SUPPLIED MATERIAL
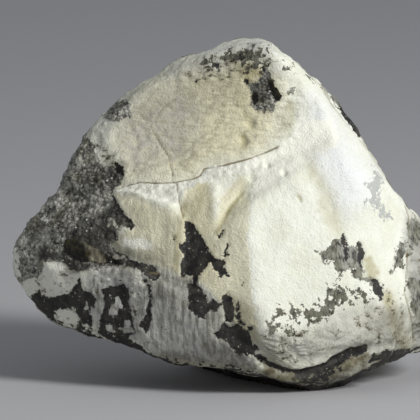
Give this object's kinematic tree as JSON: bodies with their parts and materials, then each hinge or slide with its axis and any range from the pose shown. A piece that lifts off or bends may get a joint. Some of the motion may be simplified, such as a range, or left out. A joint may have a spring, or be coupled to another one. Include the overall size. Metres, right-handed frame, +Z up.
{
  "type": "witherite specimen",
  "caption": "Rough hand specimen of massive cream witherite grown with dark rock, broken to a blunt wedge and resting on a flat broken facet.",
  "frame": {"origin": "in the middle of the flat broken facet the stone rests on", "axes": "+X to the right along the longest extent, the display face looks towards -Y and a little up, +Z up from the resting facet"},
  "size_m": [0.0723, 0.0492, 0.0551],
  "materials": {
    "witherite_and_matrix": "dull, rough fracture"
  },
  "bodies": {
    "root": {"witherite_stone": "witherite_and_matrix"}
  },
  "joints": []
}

WHAT IS ASKED
Copy all lines of the listing above that contain the string "right".

RESPONSE BELOW
Give this object's kinematic tree as JSON: bodies with their parts and materials, then each hinge or slide with its axis and any range from the pose shown. A piece that lifts off or bends may get a joint. Some of the motion may be simplified, such as a range, or left out. A joint may have a spring, or be coupled to another one. Include the overall size. Metres, right-handed frame, +Z up.
  "frame": {"origin": "in the middle of the flat broken facet the stone rests on", "axes": "+X to the right along the longest extent, the display face looks towards -Y and a little up, +Z up from the resting facet"},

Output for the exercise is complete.